Banned constructions

  • "This is not X, it is Y" or any variant. Rewrite so the contrast doesn't follow a mechanical template.
  • "It is" where a contraction would be more natural. Default to contractions: "it's", "that's", "there's", "here's".
  • Overly parallel sentence structures. Don't line up three or four sentences with identical rhythm and syntax. Vary length and shape.
  • Over-structuring. Don't reach for headers, bullet lists, and numbered steps when a paragraph would do. Use structure when it genuinely helps the reader scan, not as a default formatting crutch.
  • Restating the prompt. Never open with "Great question!" or a paraphrase of what was asked. Just answer.

Tone and rhythm

  • Shorter sentences by default. Break up long compound sentences. A four-word sentence is fine.
  • Contractions are normal. Write "don't", "won't", "isn't", "can't" unless the context is highly formal.
  • Varied phrasing.

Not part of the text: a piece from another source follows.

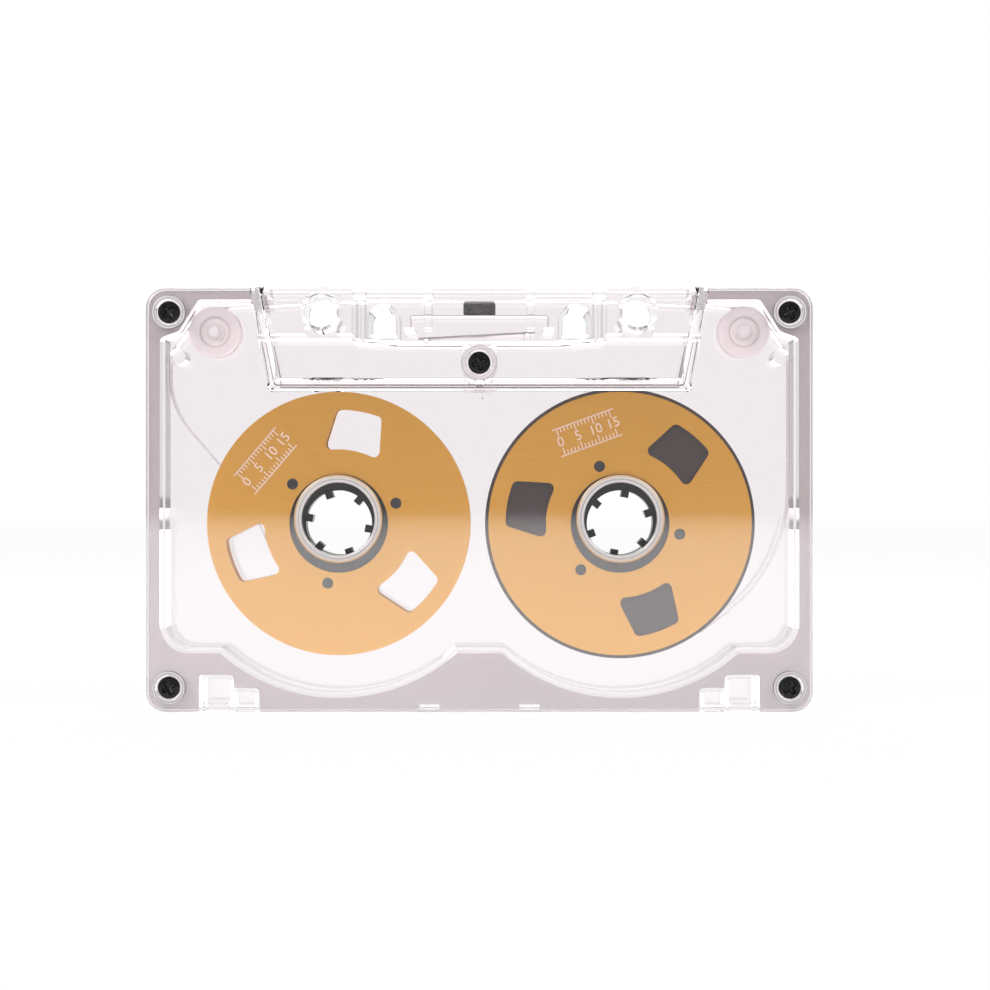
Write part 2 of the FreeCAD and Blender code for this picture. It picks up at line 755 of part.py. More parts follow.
def leader_circles():
    """Circles that the leader is led round, from the left hub to the right pack.

    Each is (x, z, radius, turn), where turn is -1 if the circle lies on the right of the tape's way.
    """
    clear = leader_gap + leader_sheet / 2
    side_x = post_x + post_radius + clear
    hub_reach = hub_radius + clear
    hub_slack_radius = flange_radius * hub_slack_share
    left_slack_radius = flange_radius * left_slack_share
    right_slack_radius = flange_radius * right_slack_share
    slack_x, slack_z = polar(-hub_x, reel_z, hub_reach + hub_slack_radius + hub_slack_gap, hub_slack_angle)
    right_slack_z = reel_z + flange_radius * right_slack_height
    left_slack_x = left_slack_radius - side_x
    between = math.hypot(hub_slack_radius + left_slack_radius, flange_radius * left_slack_run)
    left_slack_z = slack_z + math.sqrt(between ** 2 - (left_slack_x - slack_x) ** 2)
    guide_x = (guide_rib_inner + guide_rib_outer) / 2
    guide_radius = (guide_rib_outer - guide_rib_inner) / 2
    guide_z = guide_rib_top + clear + 2 * leader_gap - guide_radius
    return [
        (-hub_x, reel_z, hub_reach, -1),
        (slack_x, slack_z, hub_slack_radius, 1),
        (left_slack_x, left_slack_z, left_slack_radius, -1),
        (-post_x, post_z, post_radius + clear, -1),
        (-roller_x, roller_z, roller_body_radius + clear, -1),
        (-guide_x, guide_z, guide_radius, -1),
        (guide_x, guide_z, guide_radius, -1),
        (roller_x, roller_z, roller_body_radius + clear, -1),
        (post_x, post_z, post_radius + clear, -1),
        (side_x - right_slack_radius, right_slack_z, right_slack_radius, -1),
        (hub_x, reel_z, pack_radius + clear, -1),
    ]


def tangent(first, second):
    """Points where the straight run leaves the first circle and meets the second."""
    x1, z1, r1, turn1 = first
    x2, z2, r2, turn2 = second
    across = turn1 * r1 - turn2 * r2
    distance = math.hypot(x2 - x1, z2 - z1)
    heading = math.atan2(z2 - z1, x2 - x1) - math.asin(-across / distance)
    left = (-math.sin(heading), math.cos(heading))
    start = (x1 - turn1 * r1 * left[0], z1 - turn1 * r1 * left[1])
    end = (x2 - turn2 * r2 * left[0], z2 - turn2 * r2 * left[1])
    return start, end


def leader_edges(offset, y):
    """Edges of the tape's way, moved sideways by offset, in order from left to right."""
    circles = [(x, z, radius - turn * offset, turn) for x, z, radius, turn in leader_circles()]
    runs = [tangent(circles[i], circles[i + 1]) for i in range(len(circles) - 1)]
    edges = []
    for index, (start, end) in enumerate(runs):
        edges.append(Part.LineSegment(Vector(start[0], y, start[1]), Vector(end[0], y, end[1])).toShape())
        if index + 1 < len(runs):
            following = runs[index + 1][0]
            x, z, radius, _ = circles[index + 1]
            centre = Vector(x, y, z)
            before = Vector(end[0], y, end[1])
            after = Vector(following[0], y, following[1])
            if (after - before).Length > overlap / 10:
                chord_middle = (before + after) / 2
                outward = (chord_middle - centre).normalize()
                edges.append(Part.Arc(before, centre + outward * radius, after).toShape())
    return edges


def leader_tape():
    """Clear leader on edge along its whole way, standing the tape's width."""
    low = -tape_width / 2
    one_side = leader_edges(leader_sheet / 2, low)
    other_side = leader_edges(-leader_sheet / 2, low)
    start_cap = Part.LineSegment(one_side[0].Vertexes[0].Point, other_side[0].Vertexes[0].Point).toShape()
    end_cap = Part.LineSegment(one_side[-1].Vertexes[-1].Point, other_side[-1].Vertexes[-1].Point).toShape()
    loop = Part.Wire(Part.__sortEdges__(one_side + other_side + [start_cap, end_cap]))
    return Part.Face(loop).extrude(Vector(0, tape_width, 0))


def make_pieces():
    """Every piece by name."""
    half = half_shell()
    screws = [screw(x, z, outer_y) for x, z, outer_y in screw_places()]
    pieces = {
        "front_shell": front_shell(half),
        "rear_shell": rear_shell(half),
        "surround_frame": surround_frame(),
        "tape_pack": tape_pack(),
        "leader_tape": leader_tape(),
        "pressure_pad": pressure_pad(),
        "pad_spring": pad_spring(),
        "shield_plate": shield_plate(),
        "corner_screws": Part.makeCompound(screws[:-1]),
        "centre_screw": screws[-1],
    }
    for name, side, angle in (("left", -1, left_reel_angle), ("right", 1, right_reel_angle)):
        pieces[name + "_hub"] = hub(side, angle)
        pieces[name + "_tape_clamp"] = clamp_sector(side, angle, 0)
        pieces[name + "_front_flange"] = flange(side, angle, -flange_inner_y, -flange_outer_y)
        pieces[name + "_rear_flange"] = flange(side, angle, flange_inner_y, flange_outer_y)
        pieces[name + "_guide_roller"] = guide_roller(side)
        pieces[name + "_roller_pin"] = roller_pin(side)
    return pieces


os.makedirs("parts", exist_ok=True)
for name, shape in make_pieces().items():
    shape.exportStep("parts/" + name + ".step")
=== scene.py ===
"""Audio cassette with a clear shell and two gold open reels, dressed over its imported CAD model.

X is the cassette's long side, Y its thickness with the front towards -Y, and Z is up, all in metres.
"""

import bpy
import numpy as np
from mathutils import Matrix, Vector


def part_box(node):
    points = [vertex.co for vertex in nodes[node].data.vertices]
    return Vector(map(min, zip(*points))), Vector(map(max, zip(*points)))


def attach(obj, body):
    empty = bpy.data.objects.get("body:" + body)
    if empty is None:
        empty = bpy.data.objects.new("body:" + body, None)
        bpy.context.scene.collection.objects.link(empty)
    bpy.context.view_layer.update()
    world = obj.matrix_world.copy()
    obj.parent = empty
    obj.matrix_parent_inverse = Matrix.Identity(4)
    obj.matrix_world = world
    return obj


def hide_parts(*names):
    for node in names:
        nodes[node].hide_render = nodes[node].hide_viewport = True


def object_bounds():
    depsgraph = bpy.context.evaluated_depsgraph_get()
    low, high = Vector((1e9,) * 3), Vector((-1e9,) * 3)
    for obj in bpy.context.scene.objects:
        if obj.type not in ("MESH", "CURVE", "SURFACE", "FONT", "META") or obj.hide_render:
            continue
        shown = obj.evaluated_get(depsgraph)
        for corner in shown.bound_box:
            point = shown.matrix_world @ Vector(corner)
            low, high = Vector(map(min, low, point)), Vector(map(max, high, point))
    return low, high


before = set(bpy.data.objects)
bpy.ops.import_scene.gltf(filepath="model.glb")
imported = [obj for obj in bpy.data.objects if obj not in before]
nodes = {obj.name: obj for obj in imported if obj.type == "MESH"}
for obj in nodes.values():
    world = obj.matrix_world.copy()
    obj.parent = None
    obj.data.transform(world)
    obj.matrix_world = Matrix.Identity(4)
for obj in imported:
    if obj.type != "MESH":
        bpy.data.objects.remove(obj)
cad_low, cad_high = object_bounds()

# Shell halves. Each is one injection moulding of clear polystyrene, with its half of the raised block,
# its ribs, bosses and hub collars. The mould steel was polished, so the faces are glassy, and the
# plastic has a faint pink cast that shows where it is seen through its thickness.
polystyrene_ior = 1.59
polystyrene_roughness = 0.02
polystyrene_tint = "#FEFBFC"
shadow_tint = "#F8F4F5"
flow_length = 0.014
flow_bump = 0.02
flow_depth = 0.0002


def linear(hex_colour):
    """Linear red, green, blue and 1 from sRGB hex: c/12.92 up to 0.04045, then ((c + 0.055)/1.055)^2.4."""
    code = np.array([int(hex_colour[i:i + 2], 16) for i in (1, 3, 5)]) / 255
    curved = ((code + 0.055) / 1.055) ** 2.4
    return (*np.where(code <= 0.04045, code / 12.92, curved), 1.0)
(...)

Don't repeat the same sentence structure three times in a row. Mix up how you open sentences. If three consecutive sentences are all roughly the same length, one of them needs to change.
  • Direct. Get to the point. No throat-clearing, no preamble padding, no "Let me explain why this matters."
  • No corporate buzzword padding. If a sentence still makes sense after you strip a word out, strip it out.
  • Natural. Read the sentence back. If it sounds like a press release or a LinkedIn post, rewrite it.

Examples

Bad (AI-typical):

In today's rapidly evolving digital landscape, organisations must leverage cutting-edge technologies to seamlessly navigate the complexities of modern business. It is important to note that a holistic approach to digital transformation can yield extraordinary results, fostering synergy across the ecosystem.

Good:

Businesses need to keep up with new technology or they'll fall behind. But the ones getting real results aren't just adopting tools in isolation. They're rethinking how their teams, processes, and systems work together.

Bad (over-formal email):

I wanted to take a moment to inform you that we will be transitioning our project management platform. It is our belief that this change will significantly enhance our team's productivity and streamline our workflows.

Good (natural email):

Quick heads-up: we're switching from Jira to Linear next month. It's faster, simpler, and better suited to how we actually work. I'll send details next week.

Self-check

Before delivering any written output, scan it once for:

  1. Any banned words or phrases from the list above
  2. Em dashes
  3. American spellings (-ize, -or, -ense)
  4. Uncontracted "it is", "there is", "that is" in casual context
  5. Three or more consecutive sentences with the same structure

If you find a violation, fix it. Don't flag it to the reader or leave it with a correction note. Just deliver clean output.